We’re told to talk about these commandments. People naturally enjoy talking about what’s important to them: current events, their families, their work and hobbies, sports teams’ accomplishments, the media they’re following. It should be natural to talk about what we’re learning about God, what our church is doing, what God is doing around us, how we seek to serve and grow.
We’re told to create physical reminders of these commandments. Early Jews took this literally: they put fragments of Scripture in leather boxes, called tefillin or phylacteries, and tied them around their arms and forehead. Physical practices and symbols like those can become rote or legalistic, but if used properly, they serve a useful purpose: we’re physical creatures, and so physical objects and actions serve as a way to direct, reinforce, and remind ourselves of our focus. This may be most obvious as part of the role of baptism and the Lord’s Supper, but many Christians also practice it with physical Bibles, kneeling, lifting hands, intentionally chosen decorations and mementos, and so on.
And we’re told to teach these commandments. That can mean formal instruction, but much of teaching is simply a way of life: demonstrating the kind of life that’s transformed by God, showing what it means to follow God, showing that God is real and worth following, so that people who want to know what it means to follow God can use us as examples (Phil. 4:9).

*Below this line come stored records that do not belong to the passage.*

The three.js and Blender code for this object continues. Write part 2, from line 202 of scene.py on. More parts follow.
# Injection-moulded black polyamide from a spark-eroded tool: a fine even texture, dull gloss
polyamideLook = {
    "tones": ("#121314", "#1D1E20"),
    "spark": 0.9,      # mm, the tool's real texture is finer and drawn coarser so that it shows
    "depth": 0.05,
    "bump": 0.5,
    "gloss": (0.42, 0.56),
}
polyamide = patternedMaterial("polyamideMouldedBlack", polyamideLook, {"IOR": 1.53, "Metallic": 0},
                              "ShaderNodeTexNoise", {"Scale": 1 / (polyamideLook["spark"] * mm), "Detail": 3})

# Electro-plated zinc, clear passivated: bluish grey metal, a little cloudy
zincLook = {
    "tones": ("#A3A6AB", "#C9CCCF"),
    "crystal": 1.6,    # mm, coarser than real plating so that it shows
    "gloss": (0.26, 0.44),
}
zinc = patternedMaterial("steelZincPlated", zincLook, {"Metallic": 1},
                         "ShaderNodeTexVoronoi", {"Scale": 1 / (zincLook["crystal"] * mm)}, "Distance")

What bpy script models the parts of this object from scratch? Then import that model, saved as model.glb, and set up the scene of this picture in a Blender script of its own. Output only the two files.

And underlying all of these specific actions is the assumption, belief, and knowledge that this commandment in Deuteronomy 6:4-9 is part of God’s Word; that, like all of God’s Word, it’s worth repeating, studying, and meditating on. At 114 English words, the average adult can read these verses in thirty seconds or so; yet it’s repeated every morning and evening as part of Jewish prayer services for thousands of years. And, as we’ve seen here, even these 114 words have significant depth and richness as we meditate on God’s glory, transcendence, uniqueness, and faithfulness and on what it means to be part of God’s people, to recognize him, to love him with all of our being, and to live out from that.